# TASK DIRECTIONS
Begin with the first line of the listing and quote every line through the one containing "edge_break = 0.4"; give only those lines.

# SOURCE MATERIAL
----

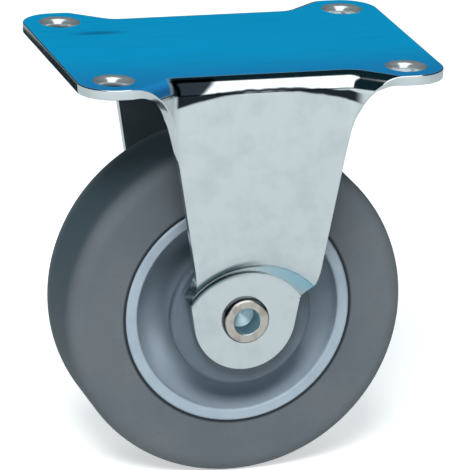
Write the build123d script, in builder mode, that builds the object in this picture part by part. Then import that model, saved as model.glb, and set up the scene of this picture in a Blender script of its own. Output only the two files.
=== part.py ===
"""Fixed castor: a pressed steel bracket with a top plate, and a rubber-tyred wheel on a riveted axle.

Frame: X is the rolling direction, Y runs along the axle, Z points up. The origin is the centre of
the plate's top face, which is the face that bolts to the underside of a trolley. Millimetres.
"""
import os
from math import acos, atan2, cos, hypot, radians, sin, tan

from build123d import *

os.makedirs("parts", exist_ok=True)

# Driving dimensions of the bracket, one pressed piece of zinc plated sheet
sheet = 3.0  # thickness of the steel
plate_length = 107.5  # along X
plate_width = 82.0  # along Y
plate_corner_r = 10.0
axle_drop = 76.0  # from the mounting face down to the axle
ear_reach = 5.25  # how far the plate's edge stands out past the outside face of a leg
bend_r = 2.0  # inside radius where the plate turns down into a leg
bend_length = 48.4  # straight part of the bend line, along X above a leg
ear_sweep_r = 9.5  # plan radius of the bend line where it turns out towards a corner ear
ear_turn = 40.0  # degrees that the bend line turns out at each end
ear_droop = 44.0  # degrees that an ear's edge is bent down where it becomes a leg's side
tab_r = 15.2  # round lower end of each leg, about the axle
leg_overrun = 3.75  # how far a leg is wider than the straight bend, at each end of it
leg_flare_drop = 15.0  # from the mounting face down to where a leg's side starts to curve out
edge_break = 0.4  # softened edges of the bearing's steel pieces

# Driving dimensions of the step that brings each leg in to the hub
step_top_r = 26.5  # arc of the upper crease
step_low_r = 20.3  # arc of the lower crease
step_centre_drop = 6.0  # both arcs are struck from a point this far under the axle
top_crease_r = 4.5  # inside bend of the upper crease, which is a soft one
low_crease_r = 1.6  # inside bend of the lower crease, which is sharp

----

# SOLUTION FOR THIS EXERCISE
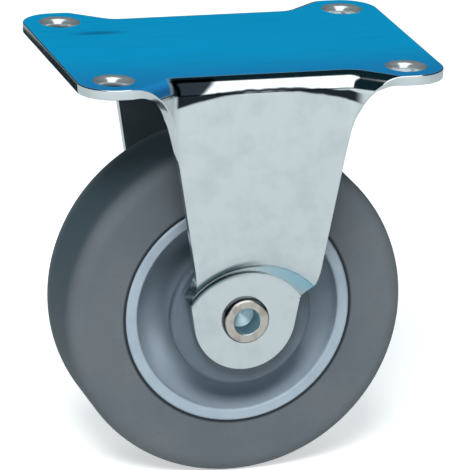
Write the build123d script, in builder mode, that builds the object in this picture part by part. Then import that model, saved as model.glb, and set up the scene of this picture in a Blender script of its own. Output only the two files.
=== part.py ===
"""Fixed castor: a pressed steel bracket with a top plate, and a rubber-tyred wheel on a riveted axle.

Frame: X is the rolling direction, Y runs along the axle, Z points up. The origin is the centre of
the plate's top face, which is the face that bolts to the underside of a trolley. Millimetres.
"""
import os
from math import acos, atan2, cos, hypot, radians, sin, tan

from build123d import *

os.makedirs("parts", exist_ok=True)

# Driving dimensions of the bracket, one pressed piece of zinc plated sheet
sheet = 3.0  # thickness of the steel
plate_length = 107.5  # along X
plate_width = 82.0  # along Y
plate_corner_r = 10.0
axle_drop = 76.0  # from the mounting face down to the axle
ear_reach = 5.25  # how far the plate's edge stands out past the outside face of a leg
bend_r = 2.0  # inside radius where the plate turns down into a leg
bend_length = 48.4  # straight part of the bend line, along X above a leg
ear_sweep_r = 9.5  # plan radius of the bend line where it turns out towards a corner ear
ear_turn = 40.0  # degrees that the bend line turns out at each end
ear_droop = 44.0  # degrees that an ear's edge is bent down where it becomes a leg's side
tab_r = 15.2  # round lower end of each leg, about the axle
leg_overrun = 3.75  # how far a leg is wider than the straight bend, at each end of it
leg_flare_drop = 15.0  # from the mounting face down to where a leg's side starts to curve out
edge_break = 0.4  # softened edges of the bearing's steel pieces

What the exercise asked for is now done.